ECLI:NL:RBUTR:2011:BP3905
Rechtbank Utrecht
- Kort geding
- Rechtspraak.nl
Retentierecht van onderaannemer op woning in aanbouw wegens vordering op gefailleerde aannemer
In deze zaak vorderden eisers, [eiser sub 1] en [eiseres sub 2], in kort geding de opheffing van het retentierecht dat gedaagde, [gedaagde] B.V., had ingeroepen op hun woning in aanbouw. De eisers hadden een aannemingsovereenkomst gesloten met Getrabo B.V. voor de bouw van hun woning. Gedaagde had een retentierecht ingeroepen wegens een onbetaalde vordering op Getrabo B.V., die inmiddels in staat van faillissement was verklaard. De rechtbank diende te beoordelen of gedaagde recht had op het uitoefenen van dit retentierecht, ondanks het faillissement van de aannemer.
De rechtbank oordeelde dat eisers voldoende spoedeisend belang hadden bij hun vordering. De voorzieningenrechter overwoog dat gedaagde, als onderaannemer, het retentierecht kon uitoefenen, mits voldaan werd aan de voorwaarden van het Burgerlijk Wetboek. De rechtbank concludeerde dat gedaagde voldoende feitelijke macht over het pand uitoefende, ondanks de toegankelijkheid van het pand voor derden. De vordering van eisers om het retentierecht op te heffen werd afgewezen, maar de rechtbank stond eisers wel toe om met een bouwkundige het pand te betreden voor onderzoek.
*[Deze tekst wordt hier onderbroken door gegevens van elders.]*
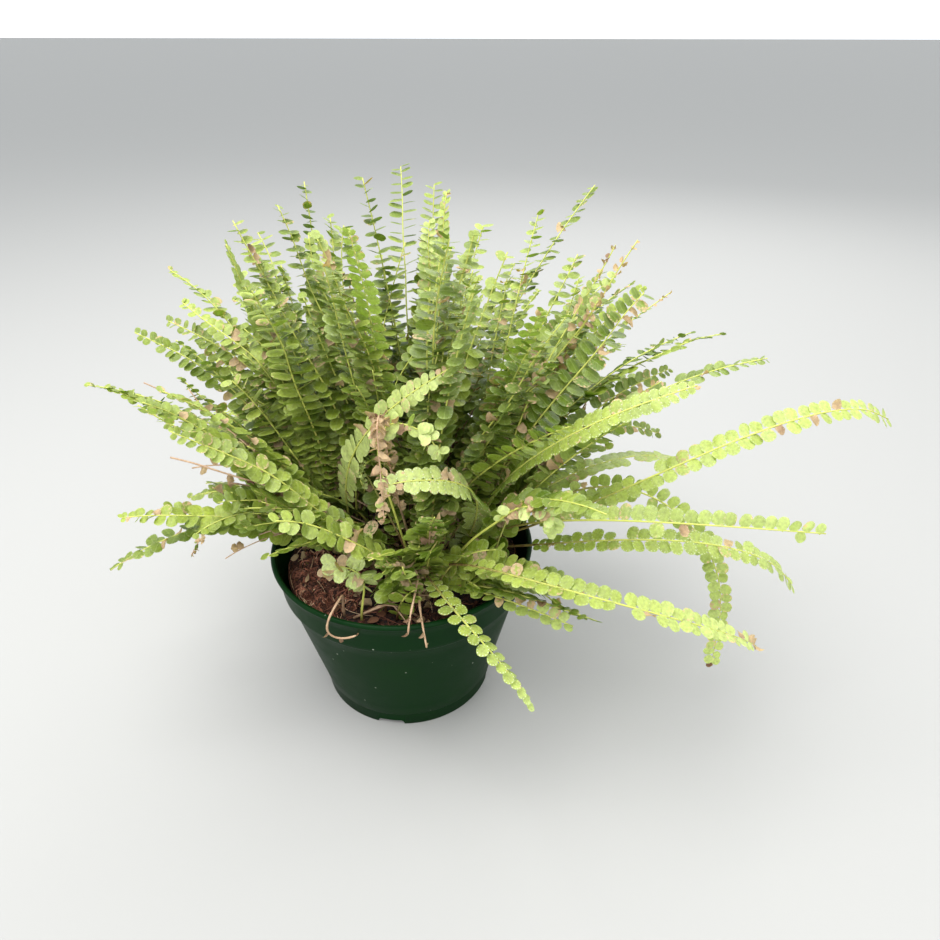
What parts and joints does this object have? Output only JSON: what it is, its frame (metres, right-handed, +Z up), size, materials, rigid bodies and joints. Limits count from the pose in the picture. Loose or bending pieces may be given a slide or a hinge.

De rechtbank wees de vordering van eisers tot het verbieden van gedaagde om haar vordering te verhalen op het pand af, omdat dit prematuur was. De proceskosten werden toegewezen aan gedaagde, die grotendeels in het gelijk werd gesteld. Dit vonnis benadrukt de voorwaarden waaronder een retentierecht kan worden ingeroepen en de rechten van partijen in het geval van faillissement van de aannemer.